SOURCE DATA:

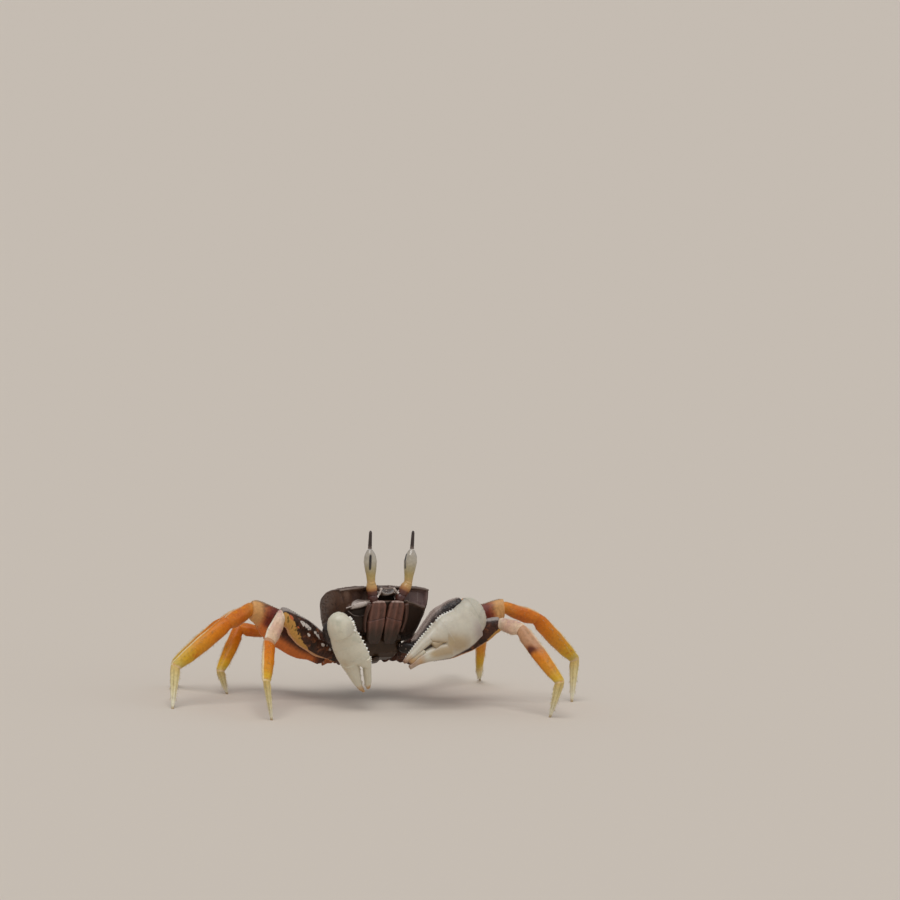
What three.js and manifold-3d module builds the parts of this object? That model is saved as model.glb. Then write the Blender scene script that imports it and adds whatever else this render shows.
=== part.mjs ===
// A horned ghost crab standing raised on its legs, as a life-size display model.
// Millimetres, +Z up. The crab faces -Y and its left side is +X.
import * as THREE from 'three';
import { mergeVertices } from 'three/addons/utils/BufferGeometryUtils.js';
import Module from 'manifold-3d';

const wasm = await Module();
wasm.setup();

// ---- Driving dimensions ----
const CARAPACE_WIDTH = 40;      // across the widest point of the shell
const CARAPACE_LENGTH = 34;     // tip of the front lobe to the rear margin
const BODY_CENTRE_HEIGHT = 32.6; // middle of the shell above the ground
const BODY_SHIFT = -0.8;        // the trunk leans a little to the crab's right
const BODY_PITCH = 20;          // degrees, front raised
const JOINT_GAP = 0.3;          // clear space between neighbouring pieces
const FOOT_RADIUS = 0.45;       // half width of the worn tip that meets the ground

// Lengths of each walking leg, from the trunk outwards:
// hip (coxa and ischium), merus, carpus, propodus, dactylus.
const LEG_LENGTHS = {
  2: [6.5, 34, 12, 26, 15.5],
  3: [7, 38, 13.5, 27.5, 16],
  4: [7, 35, 13, 26, 15],
  5: [5.5, 27, 10, 19.5, 10.5],
};
// Greatest half width of the blade-like merus of each leg.
const MERUS_HALF_WIDTH = { 2: 4.9, 3: 6.5, 4: 5.8, 5: 4.2 };
// Overall scale of the outer leg pieces' sections.
const SLENDERNESS = { 2: 1, 3: 1.05, 4: 1, 5: 0.86 };
// Hip sockets in the shell's own frame: sideways, forward, up.
const HIP = {
  2: [10.2, 1.1, -13],
  3: [10.8, -3.5, -13.2],
  4: [10.2, -7.9, -13.2],
  5: [8.4, -12.1, -12.8],
};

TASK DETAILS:
Copy out the whole listing exactly.

TASK OUTPUT:
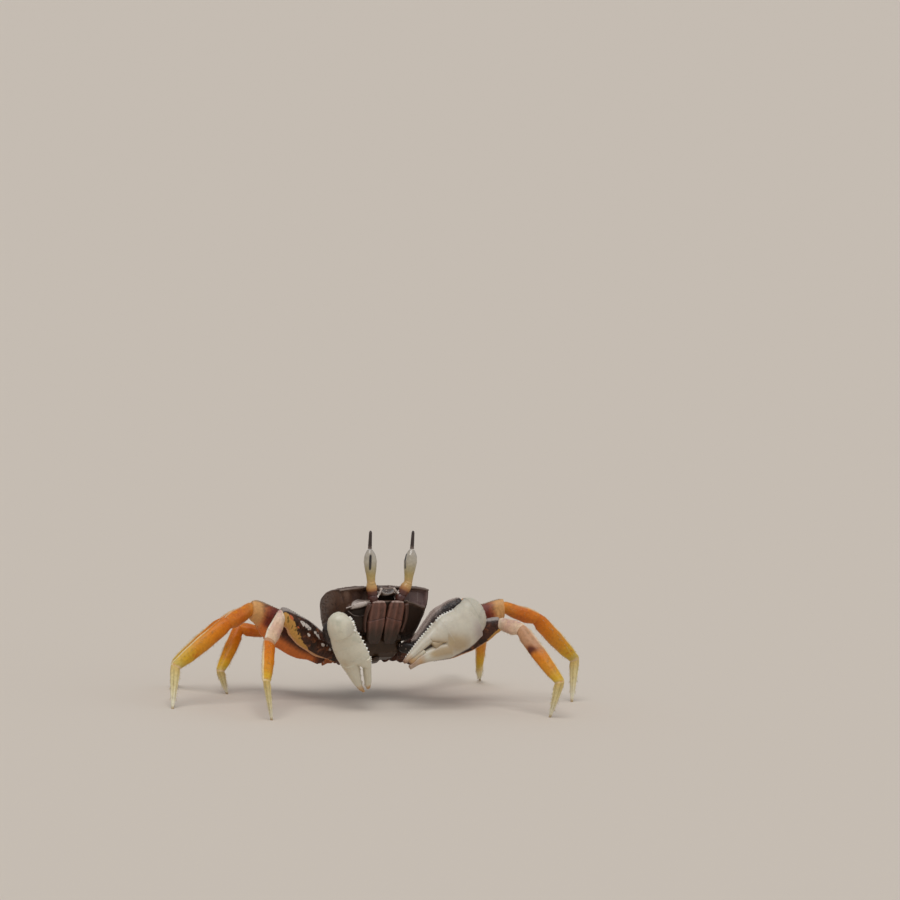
What three.js and manifold-3d module builds the parts of this object? That model is saved as model.glb. Then write the Blender scene script that imports it and adds whatever else this render shows.
=== part.mjs ===
// A horned ghost crab standing raised on its legs, as a life-size display model.
// Millimetres, +Z up. The crab faces -Y and its left side is +X.
import * as THREE from 'three';
import { mergeVertices } from 'three/addons/utils/BufferGeometryUtils.js';
import Module from 'manifold-3d';

const wasm = await Module();
wasm.setup();

// ---- Driving dimensions ----
const CARAPACE_WIDTH = 40;      // across the widest point of the shell
const CARAPACE_LENGTH = 34;     // tip of the front lobe to the rear margin
const BODY_CENTRE_HEIGHT = 32.6; // middle of the shell above the ground
const BODY_SHIFT = -0.8;        // the trunk leans a little to the crab's right
const BODY_PITCH = 20;          // degrees, front raised
const JOINT_GAP = 0.3;          // clear space between neighbouring pieces
const FOOT_RADIUS = 0.45;       // half width of the worn tip that meets the ground

// Lengths of each walking leg, from the trunk outwards:
// hip (coxa and ischium), merus, carpus, propodus, dactylus.
const LEG_LENGTHS = {
  2: [6.5, 34, 12, 26, 15.5],
  3: [7, 38, 13.5, 27.5, 16],
  4: [7, 35, 13, 26, 15],
  5: [5.5, 27, 10, 19.5, 10.5],
};
// Greatest half width of the blade-like merus of each leg.
const MERUS_HALF_WIDTH = { 2: 4.9, 3: 6.5, 4: 5.8, 5: 4.2 };
// Overall scale of the outer leg pieces' sections.
const SLENDERNESS = { 2: 1, 3: 1.05, 4: 1, 5: 0.86 };
// Hip sockets in the shell's own frame: sideways, forward, up.
const HIP = {
  2: [10.2, 1.1, -13],
  3: [10.8, -3.5, -13.2],
  4: [10.2, -7.9, -13.2],
  5: [8.4, -12.1, -12.8],
};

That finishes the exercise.